Under the PLOI rules, if the loan carries an interest rate less than the rate prescribed by the CRA, the CRIC must include deemed interest income in its taxable income. This information is provided for context, and any further discussion of the PLOI regime is beyond the scope of this article, but suffice to say it is complex. The amount of the PLOI election must now be reported on the appliable T106 Slip. There is some controversy about this new requirement because the PLOI election is not a “transaction” between the reporting entity and the non-arm’s length nonresident.

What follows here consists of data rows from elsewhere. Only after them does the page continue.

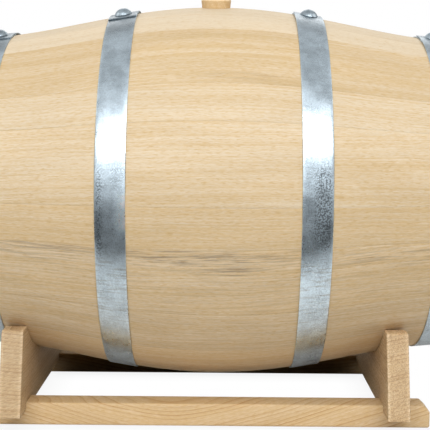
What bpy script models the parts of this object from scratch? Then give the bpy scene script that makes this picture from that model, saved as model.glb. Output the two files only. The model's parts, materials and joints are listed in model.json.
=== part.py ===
"""Oak wine barrel lying on a two-rail wooden cradle.

Metres, +Z up. X runs along the barrel, Y across it, and the floor is Z = 0. The barrel is made of
18 staves, two heads of tongued boards, four riveted hoops and a tapered bung. The cradle is two
boards lapped over two rails and screwed to them from below.

The barrel's pieces hang on the empty barrel_axis, at the middle of the barrel's axis, and the bung
has its origin on the axis it is pulled out along. Touching pieces keep a gap of about 0.3 mm.
"""

import math

import bmesh
import bpy
from mathutils import Matrix, Vector

GAP = 0.0003  # between pieces that touch
SHARP_EDGE_DEG = 28  # edges bent by more than this are shaded sharp

# Barrel body
BILGE_RADIUS = 0.185  # outside, at the middle
HALF_LENGTH = 0.2375
END_DROP = 0.03085  # outside radius lost from the middle to the ends
STAVE_THICKNESS = 0.020
OUTER_STEPS = 10  # facets along a stave's outside
INNER_STEPS = 8  # facets along its inside, between the two crozes
STAVE_FACET_DEG = 6.5  # largest facet across a stave
CHIME_BEVEL = 0.014  # length of the bevel inside each end
CHIME_TIP = 0.011  # stave thickness left at the very end
END_CHAMFER = 0.002
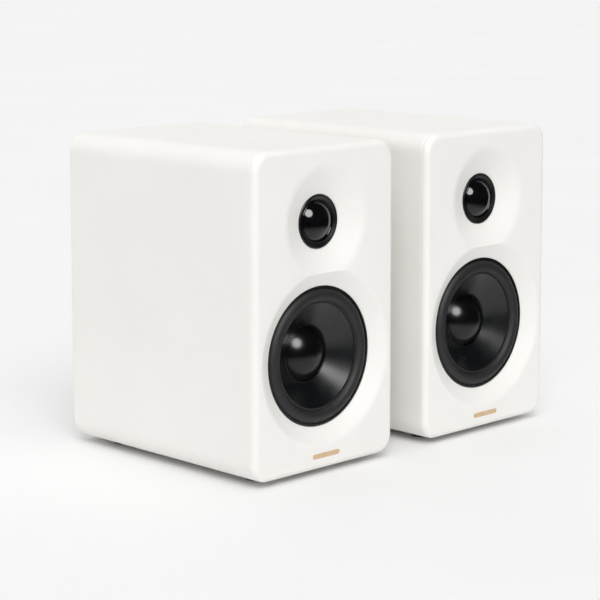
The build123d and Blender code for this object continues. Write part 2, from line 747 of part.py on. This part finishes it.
# ---- Writing the nodes ----
BOTH = [
    cabinet,
    front_baffle,
    badge,
    feet,
    port_tube,
    rear_panel,
    link_socket,
    damping_pad,
    screws,
    wiring,
    woofer_frame,
    woofer_surround,
    woofer_spider,
    woofer_cone,
    woofer_dust_cap,
    woofer_voice_coil,
    woofer_top_plate,
    woofer_magnet,
    woofer_yoke,
    tweeter_faceplate,
    tweeter_dome,
    tweeter_voice_coil,
    tweeter_magnet,
    tweeter_yoke,
]
ACTIVE_ONLY = [
    amplifier_board,
    heat_sink,
    transformer,
    potentiometers,
    volume_knob,
    treble_knob,
    bass_knob,
    mode_button,
    switch_housing,
    power_rocker,
    power_inlet,
    input_jacks,
]


def place(shape, side):
    """Carries a piece, or a list of pieces, from the cabinet frame to the row frame."""
    pieces = shape if isinstance(shape, list) else [shape]
    solids = [solid for piece in pieces for solid in piece.solids()]
    return Pos(SIDES[side], FRONT_Y, FOOT_H) * Compound(children=solids)


def main():
    os.makedirs("parts", exist_ok=True)
    for side in SIDES:
        for make in BOTH:
            export_step(place(make(side), side), f"parts/{side}_{make.__name__}.step")
    for make in ACTIVE_ONLY:
        export_step(place(make("active"), "active"), f"parts/{make.__name__}.step")


main()
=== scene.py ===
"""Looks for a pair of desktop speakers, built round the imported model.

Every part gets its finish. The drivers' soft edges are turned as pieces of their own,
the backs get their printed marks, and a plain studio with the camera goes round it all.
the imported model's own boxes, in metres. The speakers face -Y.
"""

import json
from math import atan2, cos, pi, radians, sin, sqrt

import bmesh
import bpy
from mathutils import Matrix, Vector
from mathutils.bvhtree import BVHTree


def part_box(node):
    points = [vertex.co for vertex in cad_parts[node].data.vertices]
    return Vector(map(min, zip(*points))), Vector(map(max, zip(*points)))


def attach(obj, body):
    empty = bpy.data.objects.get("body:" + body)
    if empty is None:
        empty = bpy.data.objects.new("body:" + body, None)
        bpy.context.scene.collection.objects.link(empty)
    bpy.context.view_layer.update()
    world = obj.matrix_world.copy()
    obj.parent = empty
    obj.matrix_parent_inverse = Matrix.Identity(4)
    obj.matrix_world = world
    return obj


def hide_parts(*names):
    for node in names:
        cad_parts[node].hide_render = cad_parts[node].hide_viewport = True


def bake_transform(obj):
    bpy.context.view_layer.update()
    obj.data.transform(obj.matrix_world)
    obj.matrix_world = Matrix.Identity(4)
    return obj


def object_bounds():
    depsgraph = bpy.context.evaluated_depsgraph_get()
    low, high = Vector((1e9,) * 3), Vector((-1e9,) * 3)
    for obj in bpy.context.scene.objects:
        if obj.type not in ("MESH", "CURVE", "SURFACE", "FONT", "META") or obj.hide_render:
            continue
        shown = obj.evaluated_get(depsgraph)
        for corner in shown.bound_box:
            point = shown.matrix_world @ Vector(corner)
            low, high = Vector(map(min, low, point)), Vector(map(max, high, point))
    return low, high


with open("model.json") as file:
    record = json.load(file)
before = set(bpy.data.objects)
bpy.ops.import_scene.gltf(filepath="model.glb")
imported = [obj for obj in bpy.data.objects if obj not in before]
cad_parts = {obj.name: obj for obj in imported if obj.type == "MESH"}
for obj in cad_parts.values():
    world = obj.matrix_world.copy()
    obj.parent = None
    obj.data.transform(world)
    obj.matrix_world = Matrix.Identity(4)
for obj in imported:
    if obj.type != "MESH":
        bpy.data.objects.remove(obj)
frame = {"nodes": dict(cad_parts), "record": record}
CAD_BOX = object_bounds()
PANEL_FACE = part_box("active_rear_panel")[1].y

MM = 0.001
SIDES = ("active", "passive")

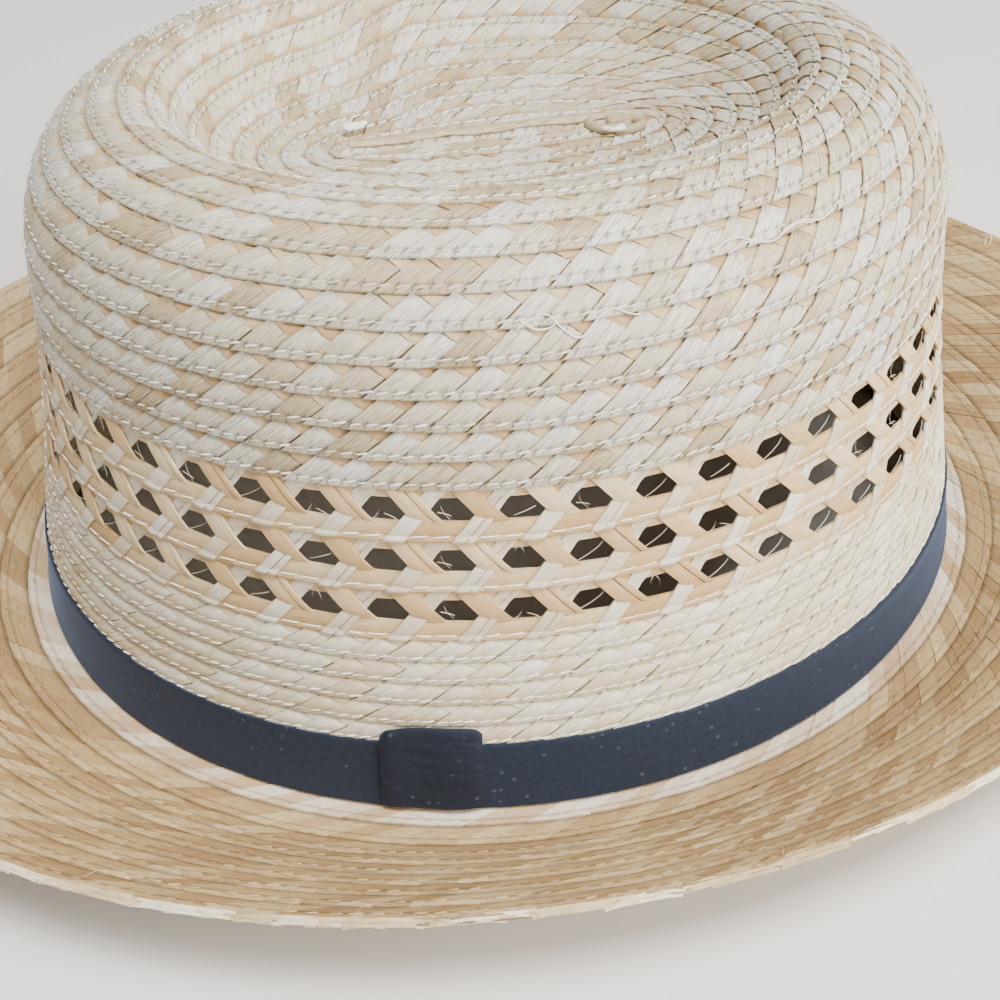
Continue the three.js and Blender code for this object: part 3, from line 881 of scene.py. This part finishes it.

- The new T106 Slip also requests additional information about the non-arm’s length nonresident’s investment in the reporting entity and specifies that the amount that must be reported is the reporting entity’s paid-up capital (PUC). Frequently, a Canadian corporation’s PUC is equal to its stated capital on its financial statements, but not always. Stated capital is the amount that was received by the Canadian corporation for the issuance of shares to the nonresident. PUC is intended to reflect the amount that may be returned by a Canadian corporation to its shareholders, including nonresident shareholders, free of Canadian tax. All other distributions are either dividends or taxable shareholder benefits. PUC is relevant in determining the tax consequences of corporate reorganisations, distributions and dissolutions and may not be equal to the corporation’s stated capital. PUC is equal to stated capital plus or minus certain adjustments, which are generally designed to prevent a corporation from using tax-deferred transactions to increase the stated capital, and hence the PUC, of a corporation. As with all information reported on the T106 Return, it is important that the amount reported as PUC be accurate.
In summary, it appears the CRA may be requesting additional information for screening and audit selection purposes. It is important that every effort be made to ensure T106s are completed accurately.